Spirit's Way is mysterious.  If I had not experienced the extreme fatigue that came upon me like boulders falling in an avalanche after week five or so of Kung Fu, I might not have pursued the diagnosis.  I'd had a small, but painful, lesion growing on my perineum for years.  I'd had three different medical doctors (none of them GYN Board Certified) look at the lesion and pass it off as "nothing."  I'd learned to live with the pain, but it was definitely interfering with my sex life.

Anyway, after focusing my martial intent on a huge bag upon which I placed the face of my father (more about that later), and kicking the screaming bezeeberz out of it, I came away from class feeling "better than I had in my whole life.," meaning empowered, strong, confident, capable, and liberated.  I remember saying that to a client.  Then boom.  I was flattened by debilitating fatigue.  I could barely finish my internship.
Grant you, the fatigue had come and gone before school and I had questioned whether I'd have enough stamina to do the work, but I'd been determined, an over-achiever to the death.  And that's what it felt like, like I was dying.  Well, I was.  At my root, cells were growing out of control and by the time they were surgically removed in late '07, they were at Stage Four-that's a nebulous demarcation right before they say, "You have XYZ cancer."

Now I say this: WOMEN!  ALWAYS SEE A BOARD CERTIFIED GYNECOLOGIST EVERY YEAR!  Thank God, I did.

Yesterday, four years later, I found myself in my backyard, punching the bleep out of a human who was non-physically present (I won't say his name, but it IS a HE) with serious martial intent (that's martial arts code for I'm going to kick your ass now).  Why?  Because, the memory of myself playing a victim's role with that human and suffering violence at his hand had surfaced with a vengeance and I wanted to clear it out of my field without hurting anyone while at the same time, empowering myself.  No telling how many times I will have to dis spell that memory and others while at the same time not perpetuating the cycle of violence and my belief in it: judge, blame, punish, and attack. No telling,  But I am willing.

I want to be clear.  Without blocks,  Without misguided notions that do not serve the Highest Good, my Highest Good.  Think I have my work cut out for me?  Yep.
  
So, I came home from doing Healing Touch sessions this afternoon and began pecking around on the internet for information about St. Germain because a client had told me they'd seen an angel in the room with us and I thought it might have been St. Germain (and the violet flame), as I had asked for his presence today.  As usual, I was lead (by Google and my preferences; btw, I love that they call those "cookies!") to this familiar version of the Tibetan compassion meditation on the "zenguidedmeditation" You-Tube channel.

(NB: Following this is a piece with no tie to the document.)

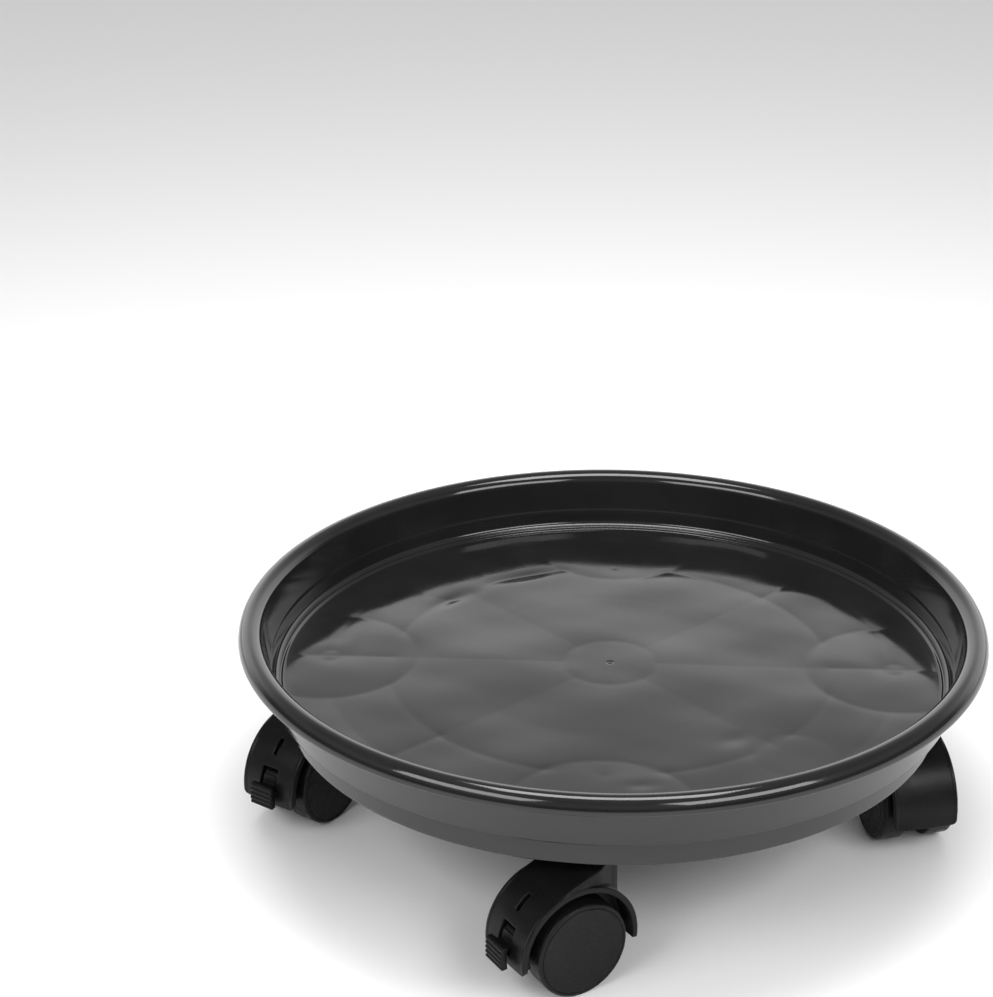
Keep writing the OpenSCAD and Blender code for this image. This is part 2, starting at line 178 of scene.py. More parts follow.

According to visuals embedded in the video, the following are English concepts associated with the Sanscrit words of the mantra:  OM=generosity, ma=ethics, ni=patience,pad=diligence, mi=renunciation, hung=wisdom.  Another source, Awakening the Buddha Within, by Lama Surya Das says it means:  the jewel in the lotus (which might be the concepts above) and is the "divine mantra of unconditional love and compassion."  I like both interpretations, and have used the mantra over these last four years continuously, especially when I cannot get MIND to think my way out of what I FEEL, which is mostly always.  According to Das, the mantra is used to "create a Buddha field."  That sounds like a really good idea in this case.

Back to yesterday's anger.  What MIND told me I needed was an apology from the perpetrator.  I would need to use force to get that and it would create chaos not resolution.  So, I asked for clarity and punched the air.  Later, on Face Book, two different posts of folks I follow mentioned unconditional love.  And today, again, here comes a reminder of unconditional love.  Oh!  Maybe that's it.  Ya think?

I think I'm going to listen again.  And again.  And again.  And, I'm going to find my Kung Fu man because now--I think I'm ready!